First, I celebrate with my fellow minority groups, who are getting both greater recognition in the workplace and greater justice in a hopefully more equitable society. My black and brown brothers and sisters deserve our every support for the equal opportunity to achieve and fulfill their dreams in a 21st century world. Their underrepresentation in the higher echelons of both public and private sectors is plainly obvious. And to see more of them climb the ladder of success is welcome.
Yet, a sense of separation lingers. Though I am a person of color by the classic definition of the term (i.e., anybody who’s non-white), mainstream society really only means blacks, Latinos, and Native Americans when minority rights and initiatives take center stage. Even though Asian-Americans make up about 4% to 5% of the American population, no one is itching to remember our minority status and deliver us similar programs. It seems we truly are the “model minority,” such a good model that we are overlooked as a minority.
Second, I do delight in the relationships I have with my White colleagues and friends. It is clear they usually appreciate my hard work and recognize my nuanced brilliance at certain subjects. I have experienced very little overt ethnic hostility or aggressions because of my dark brown eyes, light yellow skin tone, and brownish-black hair. Given such a professionally cordial reception in most environments, I am thankful.
However, I can still get misunderstood by the mainstream American ethos, prominently White in its cultural rules of engagement. When I am slow to speak, I get misinterpreted as shy or socially awkward instead of being commended for being quick to listen. The infamous bamboo ceiling reveals itself. I see few Asian-Americans in professional leadership roles despite our high representation in educational achievement.

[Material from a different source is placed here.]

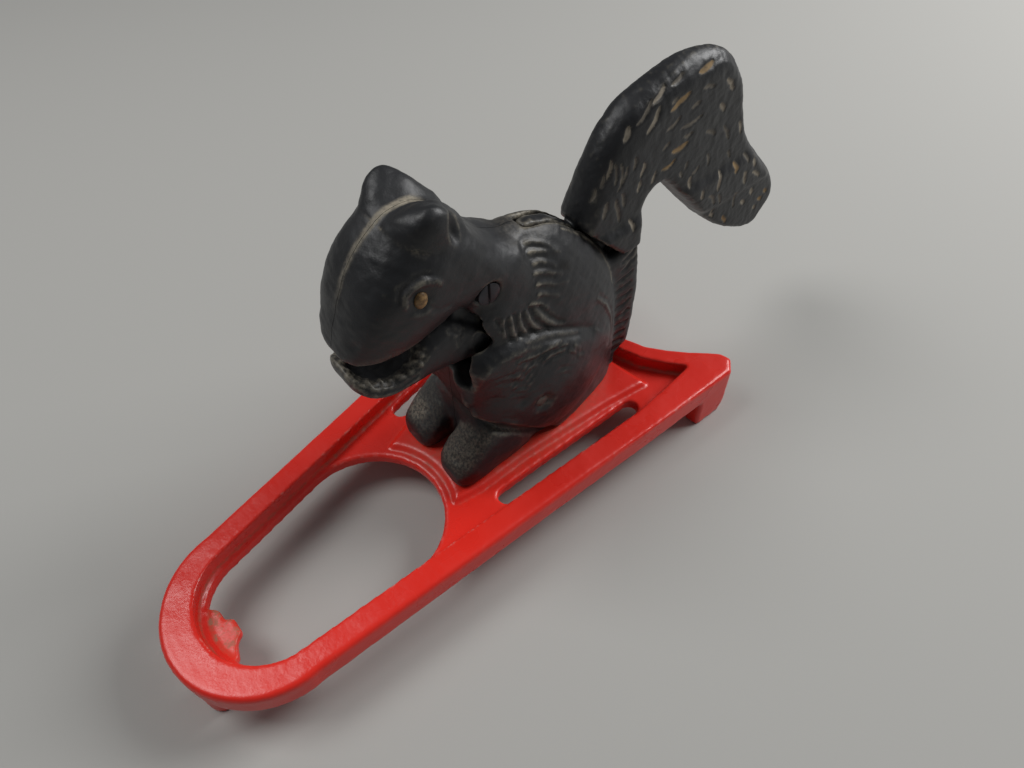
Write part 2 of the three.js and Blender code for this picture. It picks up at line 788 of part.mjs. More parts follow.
// Space under the tail's root, down from a little over the seat, which gives the root its sharp flat foot
function rootCut() {
  const [front, rear] = seatLine(clearance);
  const slope = (rear[1] - front[1]) / (rear[0] - front[0]);
  const aheadX = front[0] - 2 * tailRootSpare;
  const behindX = tailNotchX + clearance;
  return slab([
    [aheadX, rear[1] - overrun],
    [behindX, rear[1] - overrun],
    [behindX, rear[1]],
    rear,
    [aheadX, front[1] + slope * (aheadX - front[0])],
  ], -overrun, overrun);
}

// The tail narrows in thickness from its root to its tip
function tailPlate() {
  const shape = new THREE.Shape(tailOutline().map(([x, z]) => new THREE.Vector2(x, z)));
  const geometry = new THREE.ExtrudeGeometry(shape, {
    depth: 2 * (tailHalfWidth - tailRounding),
    bevelEnabled: true,
    bevelThickness: tailRounding,
    bevelSize: tailRounding,
    bevelOffset: -tailRounding,
    bevelSegments: 3,
  });
  geometry.translate(0, 0, tailRounding - tailHalfWidth);
  geometry.rotateX(Math.PI / 2);
  const position = geometry.attributes.position;
  for (let index = 0; index < position.count; index += 1) {
    const along = THREE.MathUtils.clamp((position.getX(index) - tailRootX) / tailReach, 0, 1);
    const narrowing = THREE.MathUtils.lerp(1, tailTipHalfWidth / tailHalfWidth, along);
    position.setY(index, position.getY(index) * narrowing);
  }
  return solidOf(geometry).subtract(rootCut());
}

// The arm in the back: its crest lies close under the back's ridge and fills the slot while the tail is down
function leverArm() {
  const seat = seatLine(clearance);
  const crest = torsoShares
    .map(([along, , high]) => [torsoFrontX + torsoLength * along, torsoHeight * high - armCrestDepth])
    .filter(([x]) => x > pivotX + armCrestReach && x < seatFrontX - runningGap)
    .reverse();
  const points = [
    [pivotX, pivotHeight - hubRadius / 2],
    [armBendX, armBendHeight],
    [armBottomX, armBottom],
    [seatRearX - castingWall, armBottom],
    [seat[1][0] - clearance * 4, seat[1][1] + tailRounding * 2],
    [seat[0][0] + tailRounding, seat[0][1] + tailRounding],
    [seat[0][0] + clearance, seat[0][1]],
    ...crest,
    ...crestFace(armCrestReach, armCrestTopAngle, armCrestFootAngle),
    [pivotX, pivotHeight + armTopAtHub],
  ];
  return slab(points, -armHalfWidth, armHalfWidth);
}

function lowerJaw() {
  const place = {
    frontX: headFrontX, floor: jawBottom, length: jawLength, height: jawHeight, halfWidth: jawHalfWidth,
  };
  const trough = ellipsoid([troughX, 0, troughHeight], [troughLength, troughHalfWidth, troughDepth]);
  const nearCheek = crossBar(hubRadius + clearance, pivotX, pivotHeight, -overrun, -hubHalfWidth);
  const farCheek = crossBar(hubRadius + clearance, pivotX, pivotHeight, hubHalfWidth, overrun);
  return sectionLoft(sectionsFrom(jawShares, place), 20, jawSquareness)
    .subtract(trough)
    .subtract(nearCheek)
    .subtract(farCheek);
}

function lever() {
  const hub = crossBar(hubRadius, pivotX, pivotHeight, -hubHalfWidth, hubHalfWidth);
  const neck = slab([
    [pivotX, pivotHeight],
    [pivotX - hubRadius, pivotHeight - hubRadius / 2],
    [pivotX - hubRadius, jawBottom + jawHeight / 2],
    [pivotX, jawBottom + jawHeight / 2],
  ], -hubHalfWidth, hubHalfWidth);
  return joinAll([lowerJaw(), hub, neck, leverArm(), tailPlate()])
    .subtract(crossBar(screwShankRadius + clearance, pivotX, pivotHeight, -overrun, overrun));
}

// Fasteners

function pivotScrew() {
  const tip = screwSpotFace + nutHeight + screwEnd;
  const seatY = -screwSpotFace + screwHeadHeight - clearance;
  const shank = crossBar(screwShankRadius, pivotX, pivotHeight, seatY - screwHeadHeight / 2, tip);
  const headTop = seatY - screwHeadHeight;
  const screwHead = crossBar(screwHeadRadius, pivotX, pivotHeight, headTop, seatY);
  const slot = blockBetween(
    [pivotX - screwSlotWidth / 2, headTop - overrun, pivotHeight - overrun],
    [pivotX + screwSlotWidth / 2, headTop + screwSlotDepth, pivotHeight + overrun],
  );
  return shank.add(screwHead).subtract(slot);
}

function pivotNut() {
  const low = screwSpotFace + clearance;
  return crossBar(nutAcrossFlats / Math.sqrt(3), pivotX, pivotHeight, low, low + nutHeight, 6)
    .subtract(crossBar(screwShankRadius + clearance, pivotX, pivotHeight, -overrun, overrun));
}

function domedBar(radius, x, z, from, to) {
  const bar = crossBar(radius, x, z, from - rivetHeadHeight / 2, to + rivetHeadHeight / 2);
  const headAt = (y) => ellipsoid([x, y, z], [rivetHeadRadius, rivetHeadHeight, rivetHeadRadius], 0, 12, 8);
  const outward = blockBetween([x - overrun, from, z - overrun], [x + overrun, to, z + overrun]);
  return bar.add(headAt(from).subtract(outward)).add(headAt(to).subtract(outward));
}

function thighRivet() {
  const reach = haunchSpread + haunchBulge + clearance;
  return domedBar(rivetRadius, rivetX, rivetHeight, -reach, reach);
}

function baseScrew() {
  const washerLow = -(platformTop - floorUnderside) - clearance - washerThickness;
  const seatZ = washerLow - clearance;
  const tip = trappedNutFloor + trappedNutHeight;
  const shank = post(baseScrewRadius, 0, 0, seatZ - baseScrewHeadHeight / 2, tip);
  const screwHead = post(baseScrewHeadRadius, 0, 0, seatZ - baseScrewHeadHeight, seatZ);
  const slot = blockBetween(
    [-overrun, -screwSlotWidth / 2, seatZ - baseScrewHeadHeight - overrun],
    [overrun, screwSlotWidth / 2, seatZ - baseScrewHeadHeight + screwSlotDepth],
  );
  return shank.add(screwHead).subtract(slot);
}

function baseWasher() {
  const top = -(platformTop - floorUnderside) - clearance;
  return post(washerRadius, 0, 0, top - washerThickness, top)
    .subtract(post(baseScrewRadius + clearance, 0, 0, -overrun, overrun));
}

function trappedNut() {
  return squareNut(trappedNutAcrossFlats, trappedNutFloor, trappedNutFloor + trappedNutHeight)
    .subtract(post(baseScrewRadius + clearance, 0, 0, -overrun, overrun));
}

// Assembly

const shell = bodyShell();
const figure = new THREE.Group();
figure.position.set(figureX, figureY, platformTop);
figure.rotation.z = -figureTwist * radians;
figure.add(
  meshOf('left_body_half', bodyHalf(shell, -1), ironBlack),
  meshOf('right_body_half', bodyHalf(shell, 1), ironBlack),
  meshOf('tail_jaw_lever', lever(), ironBlack),
  meshOf('pivot_screw', pivotScrew(), steel),
  meshOf('pivot_nut', pivotNut(), steel),
  meshOf('thigh_rivet', thighRivet(), ironBlack),
  meshOf('base_screw', baseScrew(), steel),
  meshOf('base_washer', baseWasher(), steel),
  meshOf('trapped_nut', trappedNut(), steel),
);

const nutcracker = new THREE.Group();
nutcracker.add(meshOf('base_casting', baseCasting(), enamelRed), figure);

// The origin is under the middle of the whole object's box, on the table
nutcracker.updateMatrixWorld(true);
const box = new THREE.Box3().setFromObject(nutcracker, true);
const middle = box.getCenter(new THREE.Vector3());
nutcracker.position.set(-middle.x, -middle.y, -box.min.z);
nutcracker.updateMatrixWorld(true);

export default nutcracker;
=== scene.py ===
"""Looks of the lever nutcracker press: a black cast-iron squirrel on a red enamelled base.

The castings are re-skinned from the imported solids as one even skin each, run smooth as sand-cast
metal is, and then carved: fur, fringe, brow, ear, jaw grain and the painted cuts of the tail.
"""
import json
import math

import bmesh
import bpy
import numpy as np
from mathutils import Matrix, Vector


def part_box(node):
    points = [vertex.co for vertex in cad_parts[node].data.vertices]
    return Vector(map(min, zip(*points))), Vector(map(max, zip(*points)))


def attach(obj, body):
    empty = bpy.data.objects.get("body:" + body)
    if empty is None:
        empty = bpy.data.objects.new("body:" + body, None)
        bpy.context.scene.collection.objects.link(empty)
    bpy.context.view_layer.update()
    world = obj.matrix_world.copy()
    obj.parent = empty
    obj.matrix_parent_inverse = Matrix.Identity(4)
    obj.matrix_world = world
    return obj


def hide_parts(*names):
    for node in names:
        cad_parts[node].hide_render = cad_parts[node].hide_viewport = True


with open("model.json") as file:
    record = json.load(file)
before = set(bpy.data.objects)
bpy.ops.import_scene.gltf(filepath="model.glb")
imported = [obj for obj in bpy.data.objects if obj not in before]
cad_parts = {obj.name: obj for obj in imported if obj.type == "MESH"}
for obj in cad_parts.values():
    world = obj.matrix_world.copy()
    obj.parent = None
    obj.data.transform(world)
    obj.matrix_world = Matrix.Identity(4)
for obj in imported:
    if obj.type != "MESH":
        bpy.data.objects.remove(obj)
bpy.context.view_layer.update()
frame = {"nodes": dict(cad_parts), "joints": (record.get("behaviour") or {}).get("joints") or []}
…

I’m tempted to feel resentful about the diverse and inclusive initiatives that prop up black, indigenous, people of color, but turn away the low-income and recently immigrated Asian person. I’m tempted to sell out and act more White in order to gain credibility in the professional workplace. Often, my Asian-American peers and I reflect that we’re too good of a minority to deserve any extra assistance/leadership development and we’re not good enough at being culturally White in order to warrant advancement, promotion, and publicity.
Possibilities for Actionable Change
Even still, I see opportunity for growth, for both myself and for my non-Asian counterparts.
For my Asian-American peers, learn to anticipate the unspoken rules to “listen, but speak quickly” in organizational behavior and prepare your thoughts before any group meeting, so that you’re able to share at least one valuable statement or question each time. Don’t be afraid of letting the room feel the weight of your presence. You and I are saying, “I am here. I’m not afraid to speak up when needed.” Consider pursuing leadership roles and public speaking opportunities intentionally so that we can start changing the social perception of an Asian-American leader. It’s uncomfortable and stretches many of us, but let’s choose to advocate for ourselves so that more of us can rise to higher levels of leadership together.
For my White colleagues and leaders, consider investing in the leadership development of your Asian-American peers. Don’t mistake their reluctance to speak as social shyness or not having anything valuable to share. They actually have a lot of useful insight to add and simply need the permission to do so in a less competitive manner. Praise their accomplishments and achievements in the public sphere wherever that may be. Intentionally encourage them to stand up and speak out. Empower them through promotion and advancement. Next time, you need someone to oversee a team or project, give them a chance to showcase their unique abilities to coordinate, manage, and lead.
For career services members of NACE, think about the Asian-American students in front of you and recognize their unique talents. Be cautious in pushing an individualistic view of career choice and interests when many Asian-American students feel the need to recognize family interests as well. Talk to them and speak into their lives that they can be leaders and should be leaders. We often don’t get enough encouragement to be leaders from our teachers, supervisors, and co-workers. There’s certainly not any pressure towards leadership from our families and ethnic heritage.
For university relations and recruiting members of NACE, are you encouraging your company’s stance on diversity, equity, and inclusion? Do you have affinity groups within your organization for Asian-American and Pacific Islanders? Consider adding more Asian-American representation on your company brochures and internship handouts. In your interview process, check for any implicit bias when you’re reviewing a candidate if his or her name is hard to pronounce.
My perspective will not capture the entirety of the Asian-American experience when it comes to careers and professional growth, but it does contribute a voice to the opportunities and barriers we face. The work is not complete; there’s still a future ahead where Asian-Americans can flourish too in an increasingly heterogeneous workplace and America as a whole.